## Request:
Write out all of the data exactly as it appears.

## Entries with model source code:
□ □ □ □

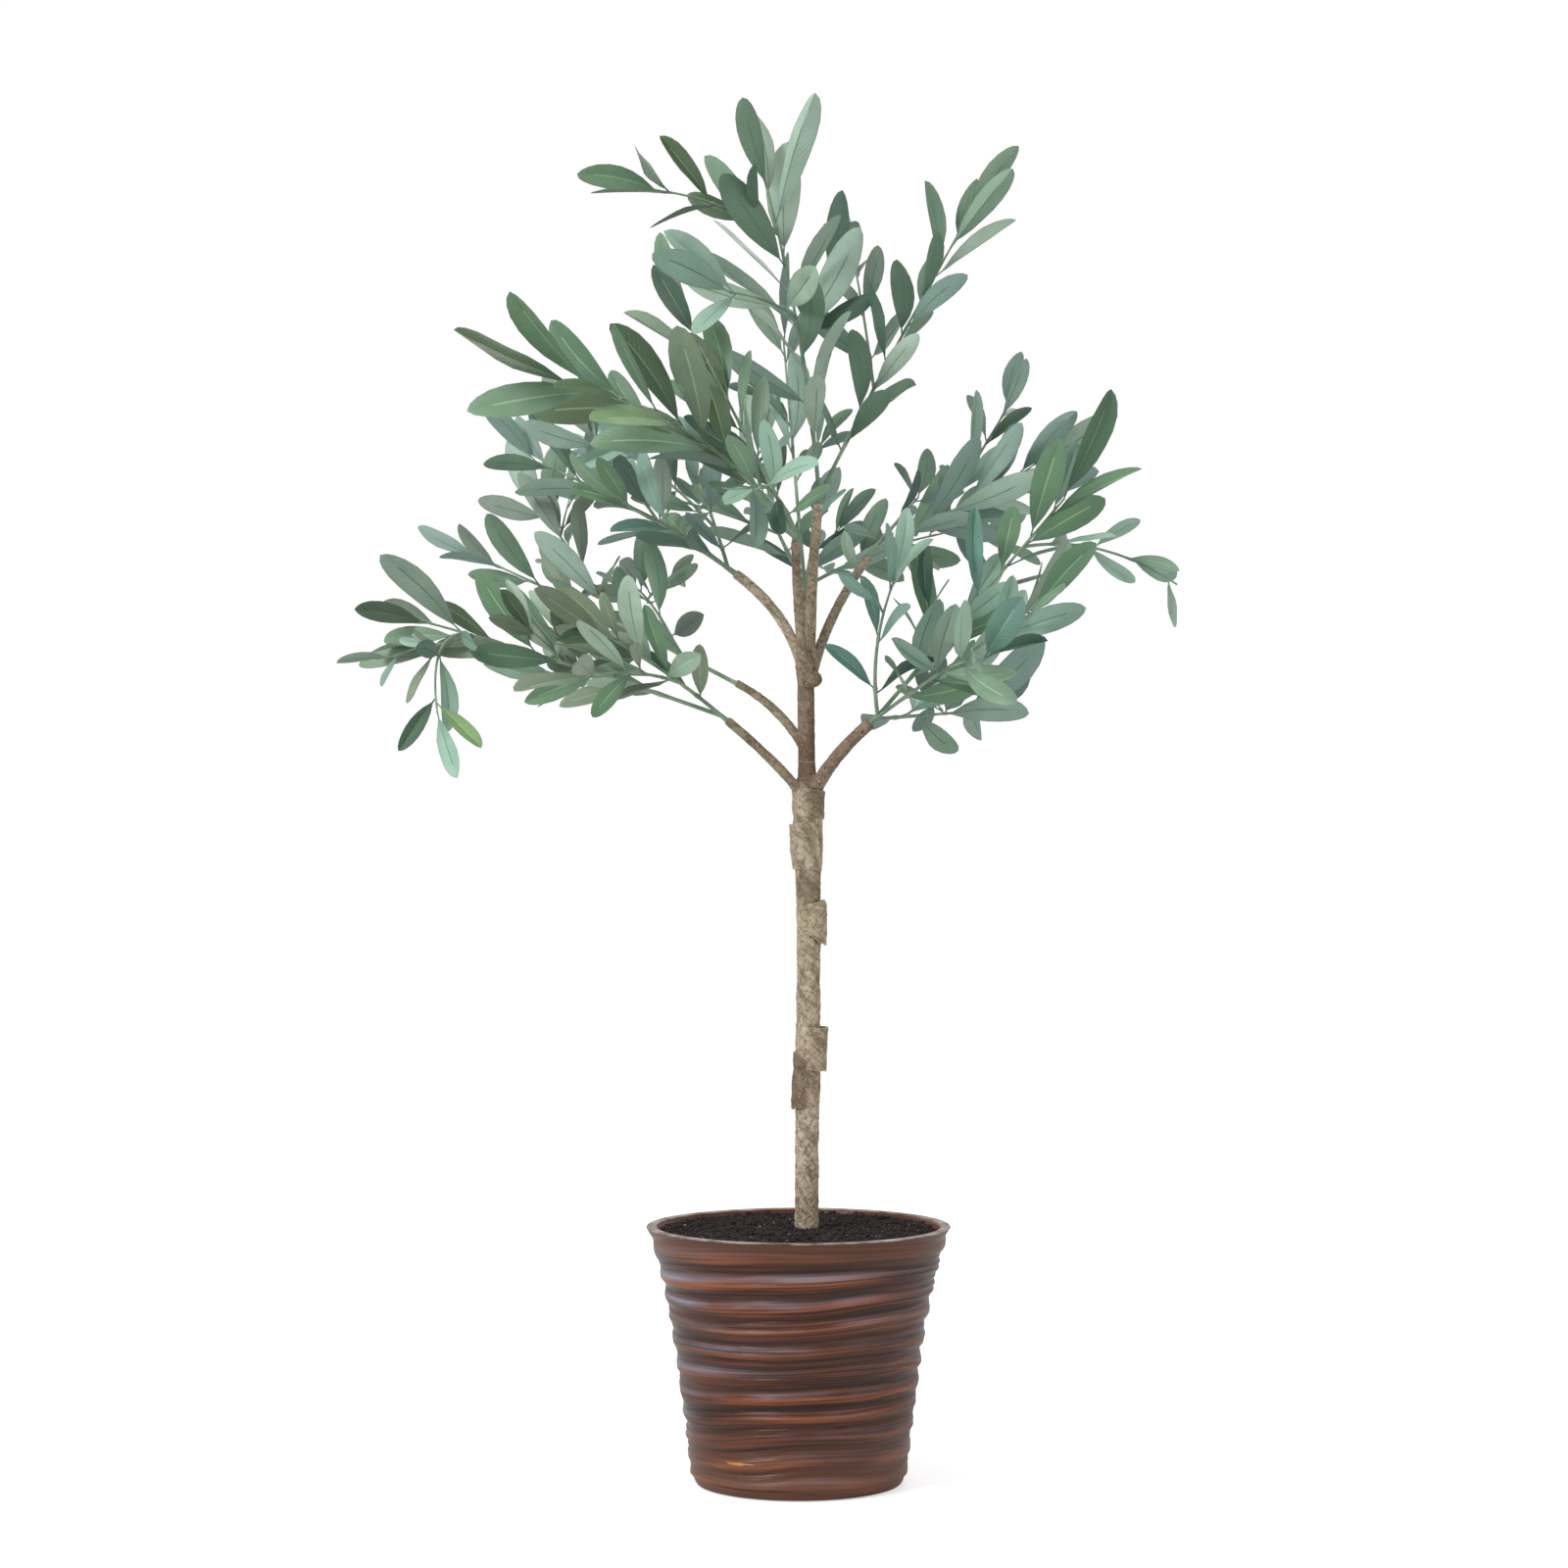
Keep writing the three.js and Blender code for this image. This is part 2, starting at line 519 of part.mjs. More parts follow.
const potMaterial = () => new THREE.MeshStandardMaterial({ color: '#5a3122', roughness: 0.55, metalness: 0 });
const soilMaterial = () => new THREE.MeshStandardMaterial({ color: '#241c17', roughness: 1, metalness: 0 });
const barkMaterial = () => new THREE.MeshStandardMaterial({ color: '#9c8b6a', roughness: 0.85, metalness: 0 });
const leafMaterial = () => new THREE.MeshStandardMaterial({ color: '#5f8068', roughness: 0.6, metalness: 0 });

// Assembly

const tree = new THREE.Group();

function addPiece(name, geometry, material) {
  const piece = new THREE.Mesh(geometry, material);
  piece.name = name;
  tree.add(piece);
}

addPiece('pot', toGeometry(toSolid(potGeometry())), potMaterial());
addPiece('soil', toGeometry(toSolid(soilGeometry())), soilMaterial());
addPiece('trunk', toGeometry(trunkSolid()), barkMaterial());
for (const [name, solid] of Object.entries(boughSolids())) {
  addPiece(name, toGeometry(solid), barkMaterial());
}
takeLimbRoom();
FOLIAGE.forEach(takeStemRoom);
for (const mass of FOLIAGE) {
  addPiece(mass.name, toGeometry(foliageSolid(mass)), leafMaterial());
}

export default tree;
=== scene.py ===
# %% [markdown]
# # A potted artificial olive tree
#
# The CAD model of the tree is loaded as a frame: it fixes every size and place, and the pieces
# made here take its place in the picture. The tree has five finishes: a ridged glazed pot,
# crumbly soil, a paper-wrapped trunk with its boughs, thin green stems, and printed leaves.
# Shapes are reckoned in millimetres and made in metres, so MM stands where one becomes the other.

import math

import bmesh
import bpy
import numpy as np
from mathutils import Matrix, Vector, noise


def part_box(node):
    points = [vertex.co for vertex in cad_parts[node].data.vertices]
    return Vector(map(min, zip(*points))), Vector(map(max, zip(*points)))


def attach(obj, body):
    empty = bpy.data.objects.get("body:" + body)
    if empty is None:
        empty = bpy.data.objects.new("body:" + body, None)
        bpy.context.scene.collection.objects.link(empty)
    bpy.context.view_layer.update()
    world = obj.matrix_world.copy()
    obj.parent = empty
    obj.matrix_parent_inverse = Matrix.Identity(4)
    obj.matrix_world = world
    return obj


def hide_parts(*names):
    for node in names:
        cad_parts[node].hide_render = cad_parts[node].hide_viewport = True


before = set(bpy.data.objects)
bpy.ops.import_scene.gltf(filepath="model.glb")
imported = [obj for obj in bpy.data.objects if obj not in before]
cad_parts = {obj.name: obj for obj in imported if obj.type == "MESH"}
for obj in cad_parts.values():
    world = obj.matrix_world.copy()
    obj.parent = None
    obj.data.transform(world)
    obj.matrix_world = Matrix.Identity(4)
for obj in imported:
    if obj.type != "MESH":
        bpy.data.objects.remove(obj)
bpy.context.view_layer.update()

# %% [markdown]
# The camera comes first, because every later choice is judged through it. The photograph was
# taken from about three metres away, level with the middle of the tree, so the pot's rim shows
# as a flat ellipse and hardly any line converges.

# %% Camera
scene = bpy.context.scene
scene.view_settings.view_transform = "Standard"

bpy.ops.object.camera_add(location=(-0.0127, -3.151, 0.603), rotation=(math.pi / 2, 0, 0))
camera = bpy.context.object
camera.name = "front_camera"
camera.data.sensor_width = 36
camera.data.lens = 83.7
scene.camera = camera
print("camera", camera.name, camera.data.lens, "mm")

# %% [markdown]
# Operators act on whatever is selected, so short helpers select some objects and nothing else,
# add a primitive on its own, start an edit with all of it selected, extrude a ring, and shade a
# finished piece smooth.

# %% Helpers for operators
MM = 0.001


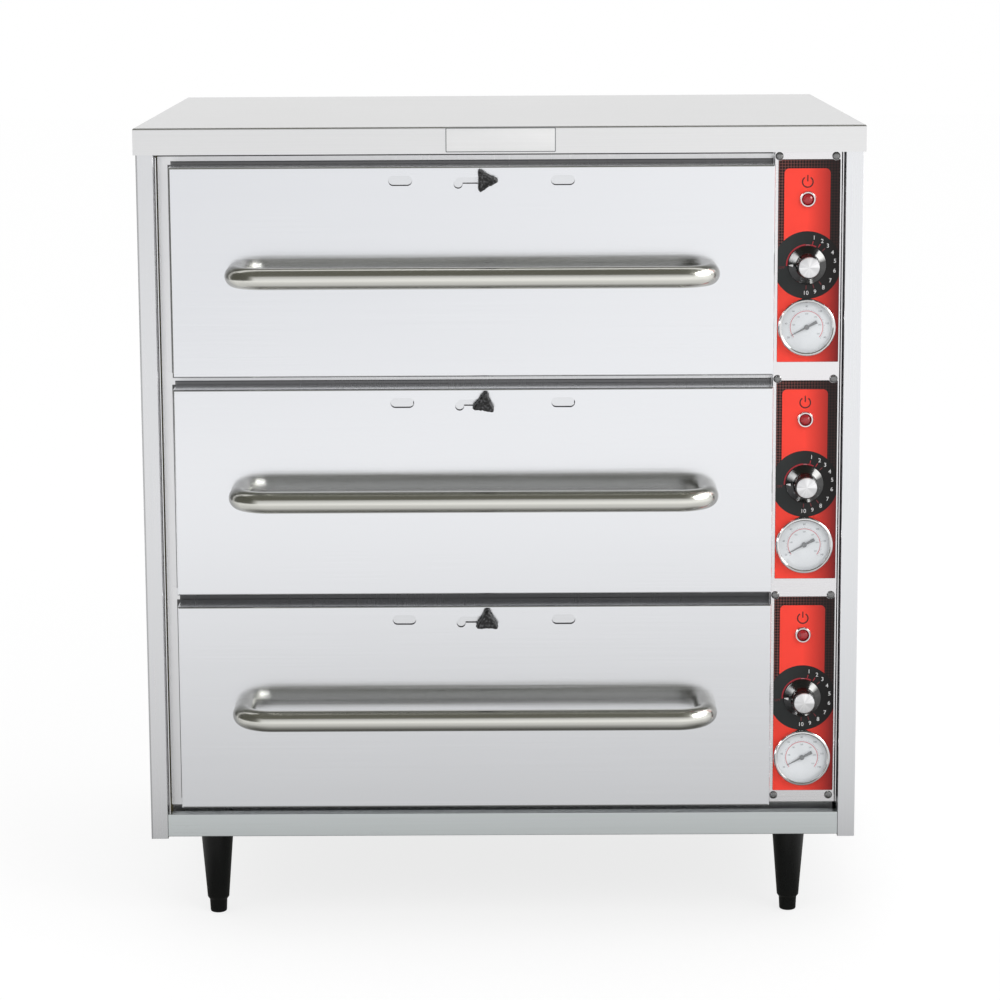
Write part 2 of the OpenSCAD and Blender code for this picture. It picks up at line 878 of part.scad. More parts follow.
module vent_slide(n) {
    x0 = front_mid + vent_shift - vent_pitch / 2 - vent_w / 2 - vent_plate_over;
    x1 = front_mid + vent_shift + vent_pitch / 2 + vent_w / 2 + vent_travel + vent_plate_over;
    color("gray")
        translate([-vent_set[n - 1], 0, 0]) {
            difference() {
                block([x0, x1], [vent_plate_d, vent_plate_d + vent_plate_t],
                    [vent_z(n) - vent_plate_h / 2, vent_z(n) + vent_plate_h / 2]);
                along_y(vent_plate_d - cut, vent_plate_t + 2 * cut)
                    vent_slots(n, vent_travel);
            }
            facing_front(stud_x, vent_plate_d + vent_plate_t / 2, vent_z(n))
                cylinder(h = vent_plate_d - front_face + thumb_t - stud_short, r = stud_r, $fn = round_fn);
        }
}

module vent_knob(n) {
    color("black")
        facing_front(stud_x - vent_set[n - 1], front_face - gap, vent_z(n))
            rotate(thumb_deg[n - 1] + 90)
                difference() {
                    union() {
                        cylinder(h = 3, r = 6.5, $fn = round_fn);
                        translate([0, 0, 2])
                            linear_extrude(thumb_t - 2) {
                                circle(7, $fn = round_fn);
                                for (a = [0, 120, 240])
                                    rotate(a) {
                                        translate([lobe_c, 0])
                                            circle(lobe_r, $fn = round_fn);
                                        translate([0, -lobe_r + 0.8])
                                            square([lobe_c, 2 * lobe_r - 1.6]);
                                    }
                            }
                        translate([0, 0, thumb_t - 0.5])
                            cylinder(h = 2.5, r1 = 6, r2 = 4.5, $fn = round_fn);
                    }
                    translate([0, 0, -cut])
                        cylinder(h = cut + thumb_t - 1, r = stud_r + fit_gap, $fn = round_fn);
                }
}

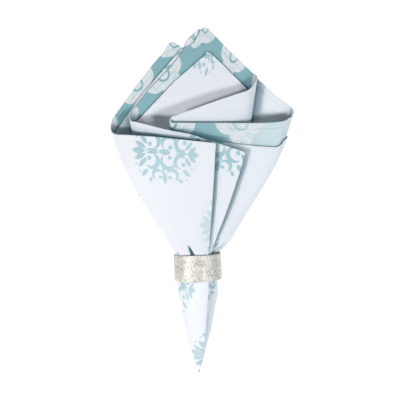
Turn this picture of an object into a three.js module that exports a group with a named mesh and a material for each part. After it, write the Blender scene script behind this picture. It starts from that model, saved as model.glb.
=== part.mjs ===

□ □ □ □

## Task output:
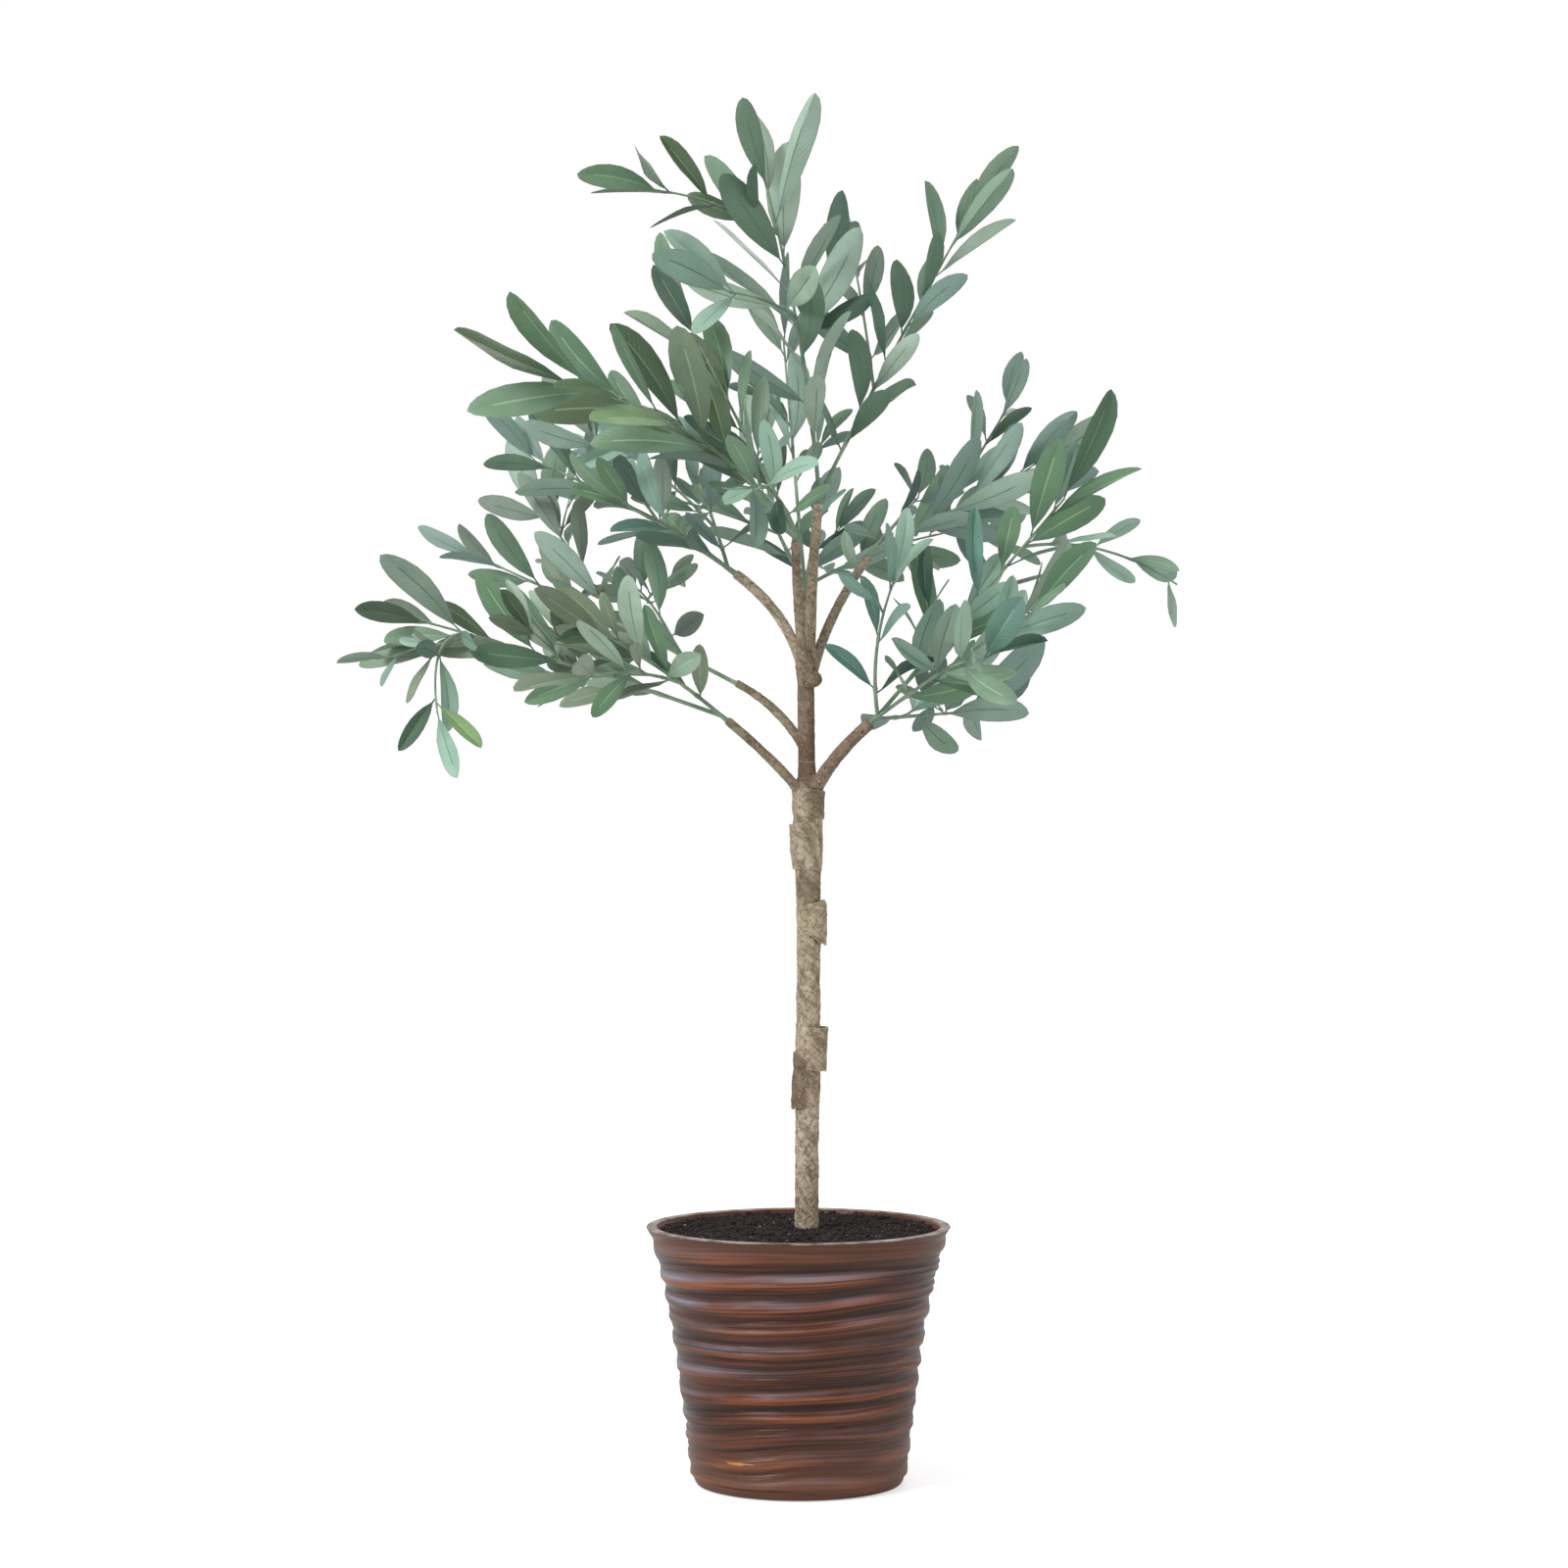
Keep writing the three.js and Blender code for this image. This is part 2, starting at line 519 of part.mjs. More parts follow.
const potMaterial = () => new THREE.MeshStandardMaterial({ color: '#5a3122', roughness: 0.55, metalness: 0 });
const soilMaterial = () => new THREE.MeshStandardMaterial({ color: '#241c17', roughness: 1, metalness: 0 });
const barkMaterial = () => new THREE.MeshStandardMaterial({ color: '#9c8b6a', roughness: 0.85, metalness: 0 });
const leafMaterial = () => new THREE.MeshStandardMaterial({ color: '#5f8068', roughness: 0.6, metalness: 0 });

// Assembly

const tree = new THREE.Group();

function addPiece(name, geometry, material) {
  const piece = new THREE.Mesh(geometry, material);
  piece.name = name;
  tree.add(piece);
}

addPiece('pot', toGeometry(toSolid(potGeometry())), potMaterial());
addPiece('soil', toGeometry(toSolid(soilGeometry())), soilMaterial());
addPiece('trunk', toGeometry(trunkSolid()), barkMaterial());
for (const [name, solid] of Object.entries(boughSolids())) {
  addPiece(name, toGeometry(solid), barkMaterial());
}
takeLimbRoom();
FOLIAGE.forEach(takeStemRoom);
for (const mass of FOLIAGE) {
  addPiece(mass.name, toGeometry(foliageSolid(mass)), leafMaterial());
}

export default tree;
=== scene.py ===
# %% [markdown]
# # A potted artificial olive tree
#
# The CAD model of the tree is loaded as a frame: it fixes every size and place, and the pieces
# made here take its place in the picture. The tree has five finishes: a ridged glazed pot,
# crumbly soil, a paper-wrapped trunk with its boughs, thin green stems, and printed leaves.
# Shapes are reckoned in millimetres and made in metres, so MM stands where one becomes the other.

import math

import bmesh
import bpy
import numpy as np
from mathutils import Matrix, Vector, noise


def part_box(node):
    points = [vertex.co for vertex in cad_parts[node].data.vertices]
    return Vector(map(min, zip(*points))), Vector(map(max, zip(*points)))


def attach(obj, body):
    empty = bpy.data.objects.get("body:" + body)
    if empty is None:
        empty = bpy.data.objects.new("body:" + body, None)
        bpy.context.scene.collection.objects.link(empty)
    bpy.context.view_layer.update()
    world = obj.matrix_world.copy()
    obj.parent = empty
    obj.matrix_parent_inverse = Matrix.Identity(4)
    obj.matrix_world = world
    return obj


def hide_parts(*names):
    for node in names:
        cad_parts[node].hide_render = cad_parts[node].hide_viewport = True


before = set(bpy.data.objects)
bpy.ops.import_scene.gltf(filepath="model.glb")
imported = [obj for obj in bpy.data.objects if obj not in before]
cad_parts = {obj.name: obj for obj in imported if obj.type == "MESH"}
for obj in cad_parts.values():
    world = obj.matrix_world.copy()
    obj.parent = None
    obj.data.transform(world)
    obj.matrix_world = Matrix.Identity(4)
for obj in imported:
    if obj.type != "MESH":
        bpy.data.objects.remove(obj)
bpy.context.view_layer.update()

# %% [markdown]
# The camera comes first, because every later choice is judged through it. The photograph was
# taken from about three metres away, level with the middle of the tree, so the pot's rim shows
# as a flat ellipse and hardly any line converges.

# %% Camera
scene = bpy.context.scene
scene.view_settings.view_transform = "Standard"

bpy.ops.object.camera_add(location=(-0.0127, -3.151, 0.603), rotation=(math.pi / 2, 0, 0))
camera = bpy.context.object
camera.name = "front_camera"
camera.data.sensor_width = 36
camera.data.lens = 83.7
scene.camera = camera
print("camera", camera.name, camera.data.lens, "mm")

# %% [markdown]
# Operators act on whatever is selected, so short helpers select some objects and nothing else,
# add a primitive on its own, start an edit with all of it selected, extrude a ring, and shade a
# finished piece smooth.

# %% Helpers for operators
MM = 0.001


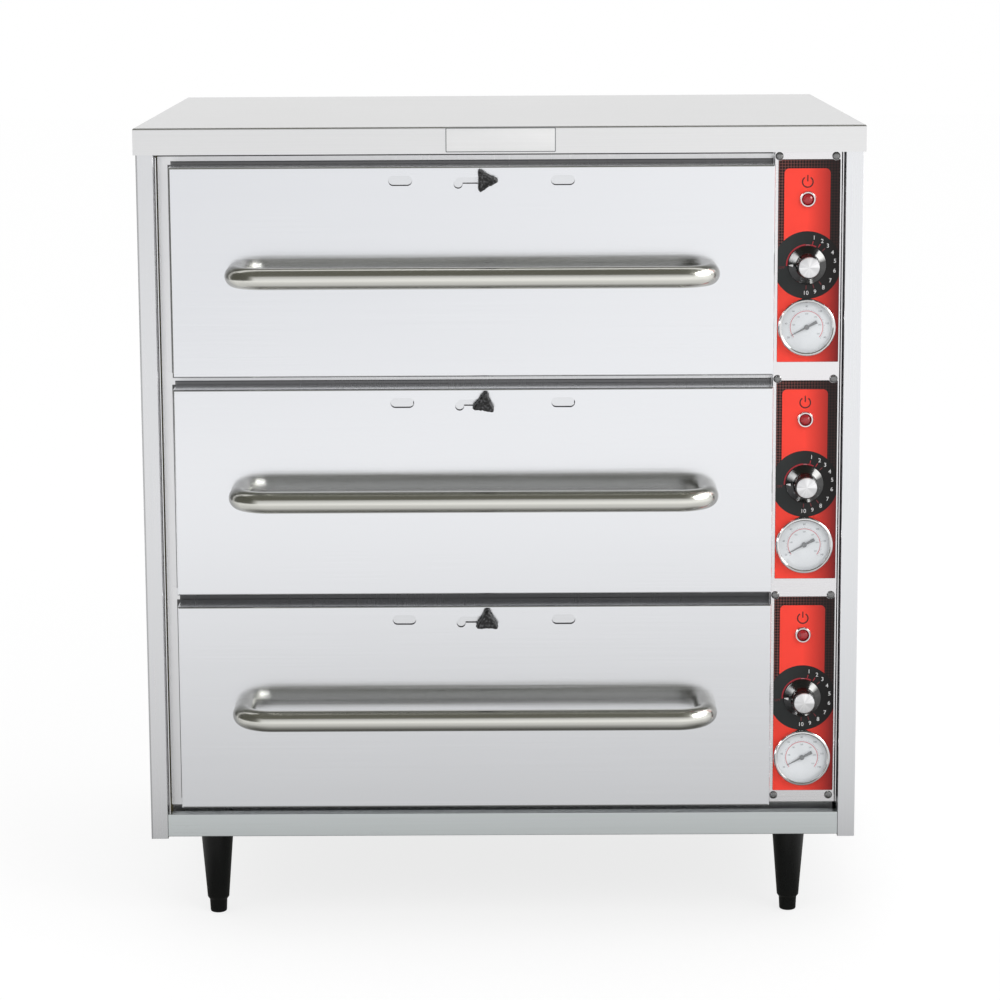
Write part 2 of the OpenSCAD and Blender code for this picture. It picks up at line 878 of part.scad. More parts follow.
module vent_slide(n) {
    x0 = front_mid + vent_shift - vent_pitch / 2 - vent_w / 2 - vent_plate_over;
    x1 = front_mid + vent_shift + vent_pitch / 2 + vent_w / 2 + vent_travel + vent_plate_over;
    color("gray")
        translate([-vent_set[n - 1], 0, 0]) {
            difference() {
                block([x0, x1], [vent_plate_d, vent_plate_d + vent_plate_t],
                    [vent_z(n) - vent_plate_h / 2, vent_z(n) + vent_plate_h / 2]);
                along_y(vent_plate_d - cut, vent_plate_t + 2 * cut)
                    vent_slots(n, vent_travel);
            }
            facing_front(stud_x, vent_plate_d + vent_plate_t / 2, vent_z(n))
                cylinder(h = vent_plate_d - front_face + thumb_t - stud_short, r = stud_r, $fn = round_fn);
        }
}

module vent_knob(n) {
    color("black")
        facing_front(stud_x - vent_set[n - 1], front_face - gap, vent_z(n))
            rotate(thumb_deg[n - 1] + 90)
                difference() {
                    union() {
                        cylinder(h = 3, r = 6.5, $fn = round_fn);
                        translate([0, 0, 2])
                            linear_extrude(thumb_t - 2) {
                                circle(7, $fn = round_fn);
                                for (a = [0, 120, 240])
                                    rotate(a) {
                                        translate([lobe_c, 0])
                                            circle(lobe_r, $fn = round_fn);
                                        translate([0, -lobe_r + 0.8])
                                            square([lobe_c, 2 * lobe_r - 1.6]);
                                    }
                            }
                        translate([0, 0, thumb_t - 0.5])
                            cylinder(h = 2.5, r1 = 6, r2 = 4.5, $fn = round_fn);
                    }
                    translate([0, 0, -cut])
                        cylinder(h = cut + thumb_t - 1, r = stud_r + fit_gap, $fn = round_fn);
                }
}

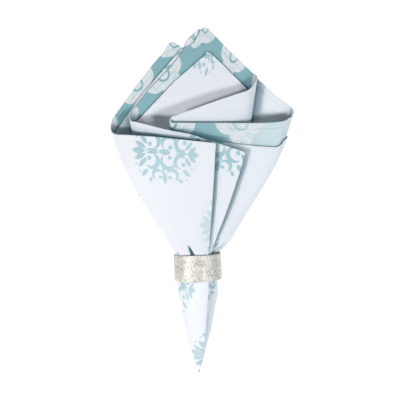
Turn this picture of an object into a three.js module that exports a group with a named mesh and a material for each part. After it, write the Blender scene script behind this picture. It starts from that model, saved as model.glb.
=== part.mjs ===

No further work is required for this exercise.